Gun Control Foes Don’t Fear Judge Amy Coney Barrett. They Fear the Law • NSSF

Oct 24, 2020 | 0 comments

By Larry Keane

Foes against U.S. Supreme Court nominee Judge Amy Coney Barrett will line up this week to disparage only the fifth woman nominated to the nation’s highest court. The test balloons have been floated, including attacks on her faith, her family and now, predictably, her view on gun rights.

Her foes don’t fear Judge Barrett. They fear the law.

They just know Judge Barrett will follow it. She’s vowed to faithfully apply the law as it’s written, not to twist it to a pre-determined end to satisfy a political agenda.

Political Misdirection

The gun control cabal showed their cards. Over the weekend, U.S. Sen. Chris Coons (D-Del.) told Chris Wallace on Fox News Sunday, “I’m going to be laying out the ways in which Judge Barrett’s views, her views on reaching back and reconsidering and overturning long settled precedent are not just extreme, they’re disqualifying.”

Sen. Coons went as far as to say President Donald Trump was attempting “court packing” by fulfilling his constitutional duty to nominate an appointee to fill a vacancy on the Supreme Court. Yet, Sen. Coons was silent on former Vice President Joe Biden’s refusal to say what he would do with Democratic demands to pack the court after the election, even after Biden repeatedly dodged questions of whether voters deserve to know his intentions on court packing.

“No they don’t….” Biden said. “I’m not gonna play his game, he’d love me to talk about, and I’ve already said something on court packing, he’d love that to be the discussion instead of what he’s doing now.”

Legal Stalwart

Judge Barrett’s opening statement to the Senate Judiciary Committee emphasized her commitment to originalism or interpreting law as it was written.

“It was the content of Justice Scalia’s reasoning that shaped me,” Judge Barrett’s statement reads. “His judicial philosophy was straightforward: A judge must apply the law as written, not as the judge wishes it were. Sometimes that approach meant reaching results that he did not like.”

She added, “I believe Americans of all backgrounds deserve an independent Supreme Court that interprets our Constitution and laws as they are written. And I believe I can serve my country by playing that role.”

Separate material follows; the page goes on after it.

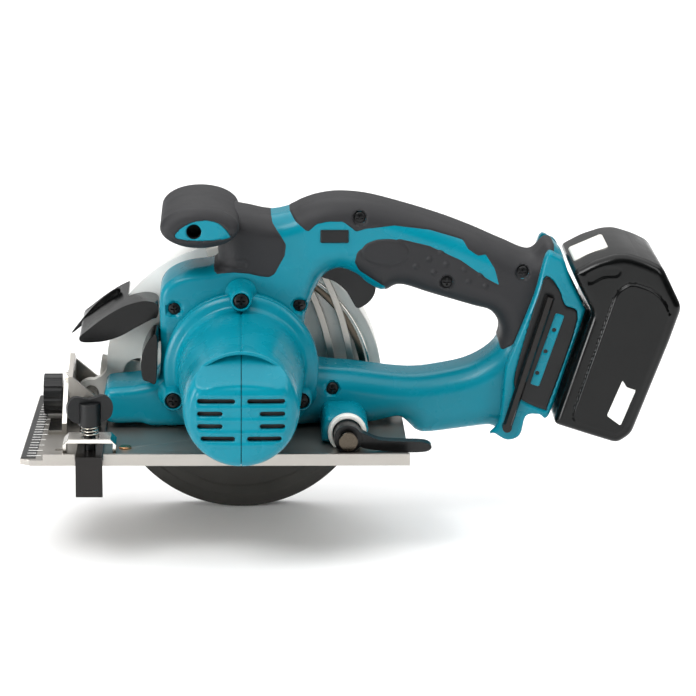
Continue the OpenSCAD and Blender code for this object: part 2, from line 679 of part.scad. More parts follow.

Judge Barrett’s dissent on Kanter v Barr, in which she disagreed with the U.S. Court of Appeals for the Seventh Circuit, quoted Justice Thomas Alito’s opinion in McDonald v Chicago, noting the court “treats the Second Amendment as a second-class right.” This is strikingly similar language used by Justices Clarence Thomas and Neil Gorsuch when they vented their frustration at the Supreme Court’s refusal to grant review in Peruta v California in 2017 and wrote that it “reflects a distressing trend: their treatment of the Second Amendment as a disfavored right.”

Their Worst Fear

A fifth Supreme Court justice that is ready and willing to apply the Second Amendment as it is written is a frightening scenario for gun control advocates. It’s not that gun control fears Amy Coney Barrett. They fear that Judge Amy Coney Barrett respects the law. Shannon Watts, who heads the billionaire-gun control mogul Michael Bloomberg’s gun control enterprise Moms Demand Action, melted down at the idea that Judge Barrett would examine legal text and commit to following the law when deciding Second Amendment opinions and any other cases. Kris Brown, of the gun control group Brady United Against Gun Violence, told NPR she had “grave concerns” of Judge Barrett’s commitment to law over ideology.

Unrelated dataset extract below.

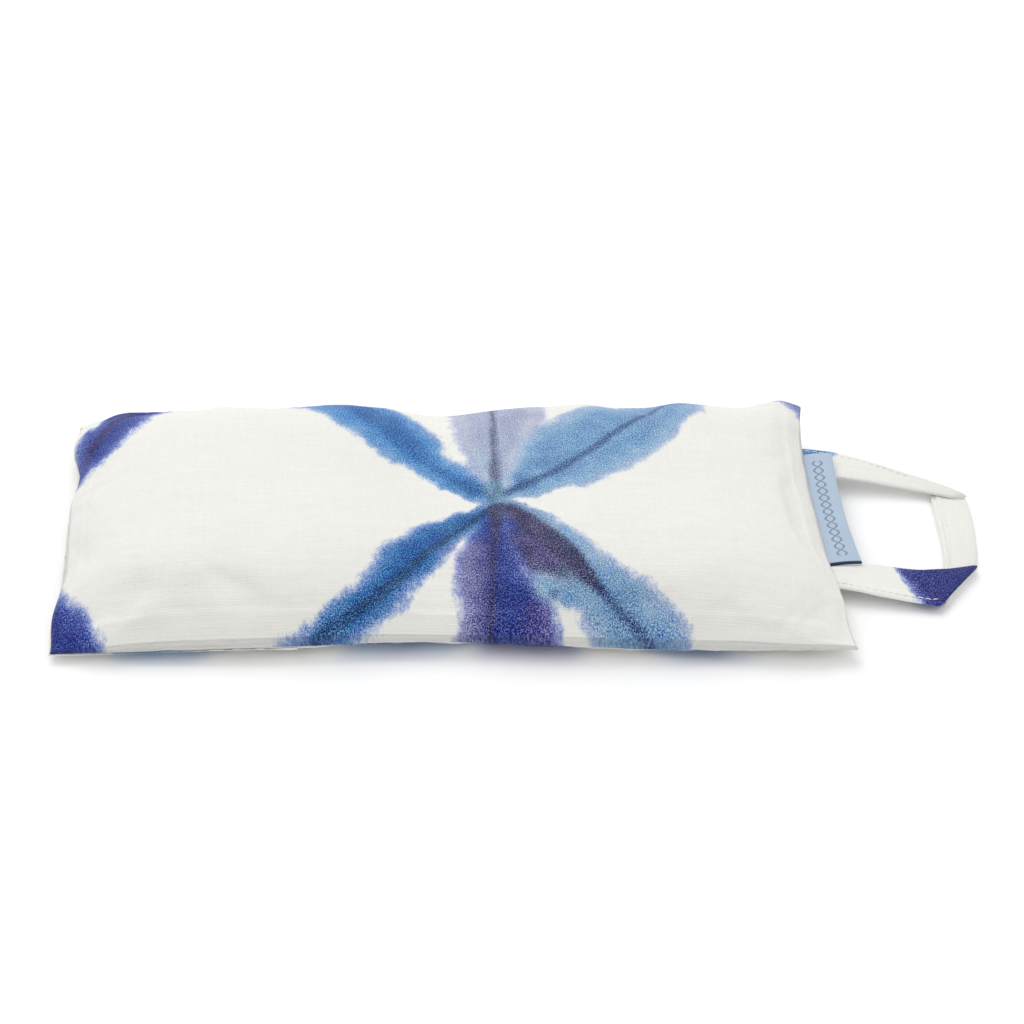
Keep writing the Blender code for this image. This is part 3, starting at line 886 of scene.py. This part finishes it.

CNN reported that Steve Vladeck, a CNN Supreme Court analyst and professor at the University of Texas School of Law, said the seating of Judge Barrett to the Supreme Court could usher in a renaissance of Second Amendment cases, despite the Court rejecting 10 pending reviews earlier this year.

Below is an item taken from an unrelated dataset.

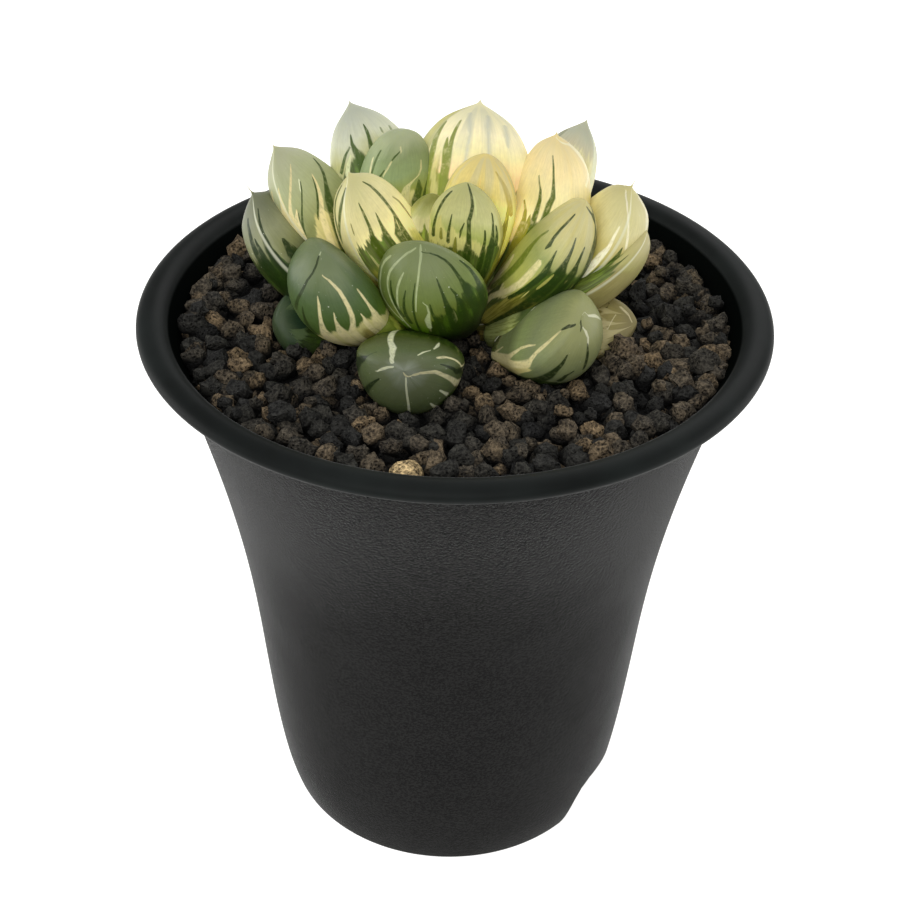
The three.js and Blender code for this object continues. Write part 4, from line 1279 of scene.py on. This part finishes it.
class LeafFinish(Finish):
    def __init__(self, name, skin):
        super().__init__(name)
        self.u, self.v, unused = self.parts(self.node("ShaderNodeUVMap", {"uv_map": "leaf_skin"}))
        self.onward = 1 - (1 - self.v).math("MAXIMUM", 0.0) ** 0.5
        self.slow = self.grain(9, 4)
        self.fine = self.grain(150, 6)
        self.streak = self.grain(50, 5, 3.0, 0.65)
        self.fray = self.grain(60, 30, 3.0, 0.6)
        leaned = self.u - (self.v - 0.8) * skin.slant + 2.0 if skin.slant else self.u + 2.0
        if skin.start:
            leaned = (leaned - skin.start).math("PINGPONG", 0.5) + skin.start
        self.turn = leaned
        self.across = (leaned + (self.slow - 0.5) * WAVER + 1.0).math("FRACT")
        self.edge = self.v + (self.streak - 0.5) * STREAKED_EDGE + (self.fray - 0.5) * FRAYED_EDGE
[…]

“It seems likely that the confirmation of Judge Barrett would remove that uncertainty and open the pipeline to a flurry of cases, perhaps ranging from the constitutionality of criminal [non-violent] felon-in-possession statutes to large-capacity magazine bans,” Vladeck explained.

There is no shortage of cases working their way to the Supreme Court. Two cases are pending review in California, one at the U.S. Court of Appeals for the Ninth Circuit, that could have profound impacts. Duncan v Becerra challenges California’s ban on standard capacity magazines, a law which was struck down by District Court Judge Roger Benitez and upheld when appealed by California’s Democratic Attorney General Xavier Becerra. The other, Miller v Becerra, challenges California’s ban on modern sporting rifles (MSRs). Judge Benitez denied Attorney General Becerra’s motion to dismiss that case, which will move forward and be heard. Judge Benitez wrote of the law banning MSRs in his order denying dismissal.

“If ever the existence of a state statute had a chilling effect on the exercise of a constitutional right, this is it.”

Judge Barrett’s opponents don’t fear her. They fear the law and her commitment to it.